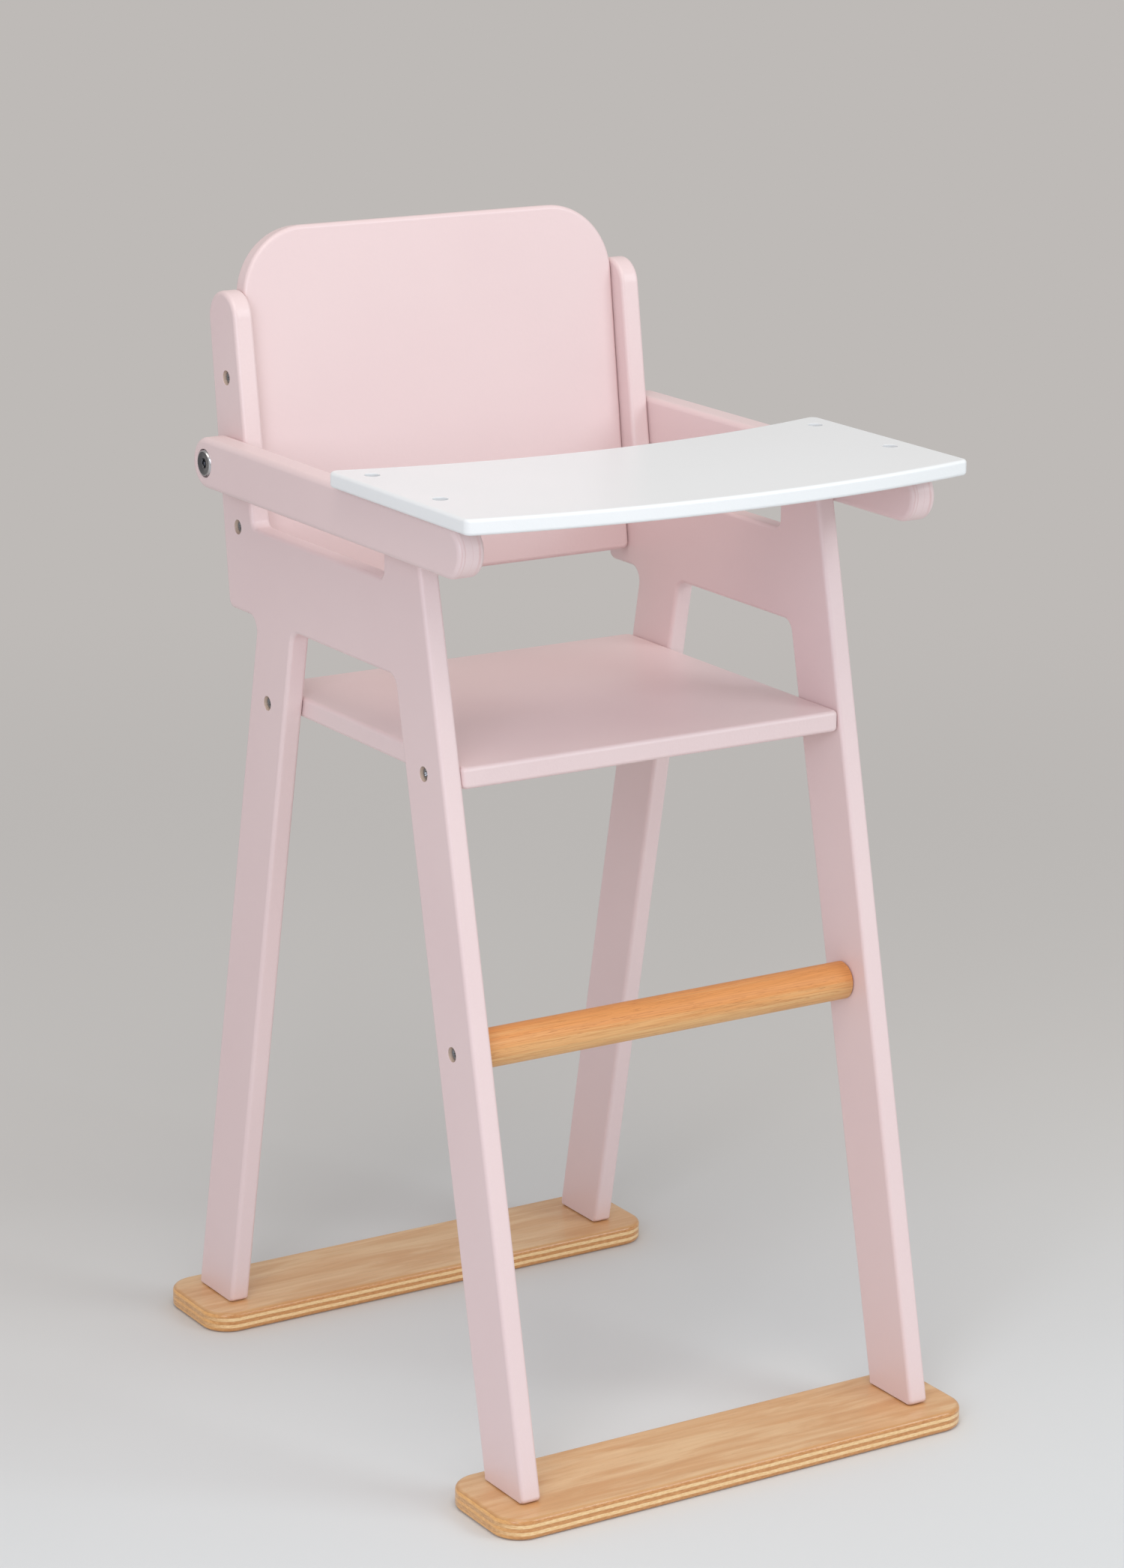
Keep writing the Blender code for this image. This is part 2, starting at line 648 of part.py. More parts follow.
def socket_mesh():
    """Return the six-sided tool that sinks the socket into a bolt's head."""
    bm = bmesh.new()
    across_corners = SOCKET_WIDTH / math.cos(math.pi / 6)
    bmesh.ops.create_cone(bm, cap_ends=True, segments=6, radius1=across_corners / 2,
                          radius2=across_corners / 2, depth=SOCKET_DEPTH + CUT_OVERRUN)
    lift = BOLT_HEAD_THICK - SOCKET_DEPTH + (SOCKET_DEPTH + CUT_OVERRUN) / 2
    bmesh.ops.translate(bm, verts=bm.verts, vec=(0, 0, lift))
    return mesh_from(bm, "socket")


def insert_mesh():
    """Return a threaded insert, a sleeve that reaches down from Z = 0."""
    inner = BOLT_DIAMETER / 2 + FIT_GAP
    outer = INSERT_DIAMETER / 2
    profile = ((inner, 0), (inner, -INSERT_LENGTH), (outer, -INSERT_LENGTH), (outer, 0))
    mesh = turned_mesh("pivot_insert", profile, BORE_FACETS)
    mesh.materials.append(steel("pivot_insert"))
    return mesh


def arm_bore_mesh():
    """Return the tool for an arm's bore and head recess, with its mouth at Z = 0."""
    wide = BOLT_HEAD_DIAMETER / 2 + FIT_GAP
    narrow = BOLT_DIAMETER / 2 + FIT_GAP
    end = -ARM_THICK - CUT_OVERRUN
    profile = (
        (0, end),
        (narrow, end),
        (narrow, -BOLT_HEAD_SINK),
        (wide, -BOLT_HEAD_SINK),
        (wide, CUT_OVERRUN),
        (0, CUT_OVERRUN),
    )
    return turned_mesh("arm_bore", profile, ROUND_FACETS)


def insert_bore_mesh():
    """Return the tool for an insert's blind bore, with its mouth at Z = 0."""
    radius = INSERT_DIAMETER / 2 + FIT_GAP
    end = -INSERT_LENGTH - FIT_GAP
    profile = ((0, end), (radius, end), (radius, CUT_OVERRUN), (0, CUT_OVERRUN))
    return turned_mesh("insert_bore", profile, BORE_FACETS)


def add_pivots(pieces):
    """Add each side's bolt and threaded insert, cut their bores, and return what swings."""
    bolt = bolt_mesh()
    insert = insert_mesh()
    arm_bore = arm_bore_mesh()
    insert_bore = insert_bore_mesh()
    swinging = []
    for hand, side in SIDES.items():
        panel_face = side_place(side, PIVOT_Y, PIVOT_Z)
        arm_face = panel_face @ Matrix.Translation((0, 0, FIT_GAP + ARM_THICK))
        bolt_item = add_object("pivot_bolt_" + hand, bolt)
        bolt_item.matrix_world = arm_face @ Matrix.Translation((0, 0, FIT_GAP - BOLT_HEAD_SINK))
        insert_item = add_object("pivot_insert_" + hand, insert)
        insert_item.matrix_world = panel_face
        arm_cutter = add_cutter("arm_bore_" + hand, arm_bore, arm_face)
        cut(pieces["arm_" + hand], arm_cutter)
        swinging.append(arm_cutter)
        insert_cutter = add_cutter("insert_bore_" + hand, insert_bore, panel_face)
        cut(pieces["side_panel_" + hand], insert_cutter)
    return swinging


def hang_on_pivot(swinging):
    """Parent what swings, with the cutters of its bores, to an empty on the pivots' axis."""
    pivot = bpy.data.objects.new("tray_pivot", None)
    bpy.context.scene.collection.objects.link(pivot)
    pivot.location = (0, PIVOT_Y, PIVOT_Z)
    bpy.context.view_layer.update()
    for item in swinging:
        item.parent = pivot
        item.matrix_parent_inverse = pivot.matrix_world.inverted()


def build():
    """Build the whole chair."""
    clear_scene()
    board_y = (BASE_LENGTH - BOARD_DEPTH) / 2
    pieces = {
        "seat": seat(),
        "backrest": backrest(),
        "footrest_bar": footrest_bar(),
        "foot_board_front": foot_board("foot_board_front", -board_y),
        "foot_board_rear": foot_board("foot_board_rear", board_y),
        "tray": tray(),
    }
    for hand, side in SIDES.items():
        pieces["side_panel_" + hand] = side_panel("side_panel_" + hand, side)
        pieces["arm_" + hand] = arm("arm_" + hand, side)
    screw = screw_mesh()
    bore = screw_bore_mesh()
    add_side_screws(screw, bore, pieces)
    add_foot_screws(screw, bore, pieces)
    swinging = [pieces["tray"], pieces["arm_left"], pieces["arm_right"]]
    swinging += add_tray_screws(screw, bore, pieces)
    swinging += add_pivots(pieces)
    hang_on_pivot(swinging)


build()
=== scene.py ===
"""Doll high chair: the finished look of each piece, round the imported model.

The chair is painted fibreboard on two birch plywood feet, with a round wooden footrest, and
a white tray on two arms that swing up and over the back. Metres, +Z up, the chair faces -Y.
"""

import math

import bmesh
import bpy
from mathutils import Matrix, Vector
from mathutils.geometry import tessellate_polygon


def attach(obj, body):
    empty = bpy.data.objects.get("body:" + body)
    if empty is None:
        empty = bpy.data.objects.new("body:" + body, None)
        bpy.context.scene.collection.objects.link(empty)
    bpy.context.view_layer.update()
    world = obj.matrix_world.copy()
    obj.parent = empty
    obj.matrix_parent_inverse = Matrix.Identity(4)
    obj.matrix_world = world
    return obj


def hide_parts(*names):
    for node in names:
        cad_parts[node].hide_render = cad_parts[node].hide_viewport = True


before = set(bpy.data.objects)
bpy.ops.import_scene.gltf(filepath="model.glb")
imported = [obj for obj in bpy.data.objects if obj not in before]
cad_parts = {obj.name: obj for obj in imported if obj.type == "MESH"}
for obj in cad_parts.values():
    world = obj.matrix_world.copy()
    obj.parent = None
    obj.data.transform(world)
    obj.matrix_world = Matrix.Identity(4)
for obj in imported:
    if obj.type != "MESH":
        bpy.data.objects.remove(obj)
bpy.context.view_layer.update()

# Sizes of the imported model
FIT_GAP = 0.0003
BASE_LENGTH = 0.300
BOARD_LENGTH = 0.228
OVERALL_HEIGHT = 0.487
PANEL_THICK = 0.009
PANEL_EDGE_RADIUS = 0.0019
LEG_WIDTH = 0.0305
FOOT_SETBACK = 0.012
FOOT_INSET = 0.014
PANEL_DEPTH = 0.038
ARCH_RADIUS = 0.006
REAR_STEP = 0.025
STEP_CORNER_RADIUS = 0.004
STEP_HOLLOW_RADIUS = 0.006
RECESS_GAP = 0.0147
RECESS_RADIUS = 0.0035
POST_WIDTH = 0.023
POST_CORNER_RADIUS = 0.0028
UPRIGHT_WIDTH = 0.0265
UPRIGHT_DROP = 0.025
FRONT_LEG_RAKE = math.radians(12.55)
REAR_LEG_RAKE = math.radians(11.05)
BACK_LEAN = math.radians(8.0)
UPRIGHT_TAPER = math.radians(0.9)
SEAT_THICK = 0.009
BACK_HEIGHT = 0.1895
SEAT_CORNER_RADIUS = 0.003
SEAT_EDGE_RADIUS = 0.0019
BACKREST_THICK = 0.009
BACKREST_HEIGHT = 0.152
BACKREST_TOP_RADIUS = 0.030
BACKREST_BOTTOM_RADIUS = 0.003
BACKREST_EDGE_RADIUS = 0.0019
FOOTREST_DIAMETER = 0.016
FOOTREST_DROP = 0.115
FOOTREST_INSET = 0.0175
FOOTREST_CHAMFER = 0.0006
BOARD_DEPTH = 0.051
BOARD_THICK = 0.009
BOARD_CORNER_RADIUS = 0.013
BOARD_EDGE_RADIUS = 0.0019
TRAY_SIDE_OVERHANG = 0.0052
TRAY_SIDE_LENGTH = 0.109
TRAY_FRONT_BOW = 0.0135
TRAY_REAR_BOW = 0.0175
TRAY_THICK = 0.0065
TRAY_DROP = 0.078
TRAY_OVERHANG = 0.014
TRAY_CORNER_RADIUS = 0.0035
TRAY_EDGE_RADIUS = 0.0014
ARM_THICK = 0.012
ARM_DEPTH = 0.0215
ARM_REACH = 0.2095
ARM_EDGE_RADIUS = 0.0025
PIVOT_SETBACK = 0.002
BOLT_DIAMETER = 0.006
BOLT_HEAD_DIAMETER = 0.0115
BOLT_HEAD_THICK = 0.0018
BOLT_HEAD_RADIUS = 0.0009
BOLT_HEAD_SINK = 0.0016
BOLT_CHAMFER = 0.0008
SOCKET_WIDTH = 0.004
SOCKET_DEPTH = 0.0013
SOCKET_RING_DIAMETER = 0.0054
SOCKET_RING_DEPTH = 0.0003
INSERT_DIAMETER = 0.009
INSERT_COVER = 0.0015
SCREW_DIAMETER = 0.003
SCREW_LENGTH = 0.018
SCREW_TIP = 0.004
SCREW_HEAD_DIAMETER = 0.0052
SCREW_HEAD_THICK = 0.0016
SCREW_CROSS_WIDTH = 0.0008
SCREW_CROSS_LENGTH = 0.003
SCREW_CROSS_DEPTH = 0.0010
COUNTERBORE_DIAMETER = 0.0062
COUNTERBORE_DEPTH = 0.0032
BACKREST_SCREW_RISES = (-0.02745, 0.03455)
TRAY_SCREW_INSET = 0.0245
TRAY_SCREW_SPACING = 0.053
FOOT_SCREW_SPACING = 0.014

# Fineness of the meshes
ARC_STEP = math.radians(4.0)
RIM_STEPS = 7
HOLE_STEPS = 48
MOUTH_STEPS = 3
BOW_STEPS = 56
ROD_STEPS = 96
BOLT_STEPS = 72
SCREW_STEPS = 40
SCREW_RIM_STEPS = 5
SHARP_ANGLE = math.radians(32)
MOUTH_RADIUS = 0.0002        # paint rounds the mouth of each hole
LEG_CORNER_RADIUS = 0.0020    # under the legs the edges are crisper
LEG_EDGE_SHARE = 0.25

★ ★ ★

• **WRITTEN INSTRUCTION**: Transcribe exactly, and only, the lines beginning at the line containing "clear_scene()" and ending at the line containing "obj.matrix_parent_inverse = Matrix.Identity(4)", both inclusive.

• **OUTPUT OF THE TASK**:
    clear_scene()
    board_y = (BASE_LENGTH - BOARD_DEPTH) / 2
    pieces = {
        "seat": seat(),
        "backrest": backrest(),
        "footrest_bar": footrest_bar(),
        "foot_board_front": foot_board("foot_board_front", -board_y),
        "foot_board_rear": foot_board("foot_board_rear", board_y),
        "tray": tray(),
    }
    for hand, side in SIDES.items():
        pieces["side_panel_" + hand] = side_panel("side_panel_" + hand, side)
        pieces["arm_" + hand] = arm("arm_" + hand, side)
    screw = screw_mesh()
    bore = screw_bore_mesh()
    add_side_screws(screw, bore, pieces)
    add_foot_screws(screw, bore, pieces)
    swinging = [pieces["tray"], pieces["arm_left"], pieces["arm_right"]]
    swinging += add_tray_screws(screw, bore, pieces)
    swinging += add_pivots(pieces)
    hang_on_pivot(swinging)


build()
=== scene.py ===
"""Doll high chair: the finished look of each piece, round the imported model.

The chair is painted fibreboard on two birch plywood feet, with a round wooden footrest, and
a white tray on two arms that swing up and over the back. Metres, +Z up, the chair faces -Y.
"""

import math

import bmesh
import bpy
from mathutils import Matrix, Vector
from mathutils.geometry import tessellate_polygon


def attach(obj, body):
    empty = bpy.data.objects.get("body:" + body)
    if empty is None:
        empty = bpy.data.objects.new("body:" + body, None)
        bpy.context.scene.collection.objects.link(empty)
    bpy.context.view_layer.update()
    world = obj.matrix_world.copy()
    obj.parent = empty
    obj.matrix_parent_inverse = Matrix.Identity(4)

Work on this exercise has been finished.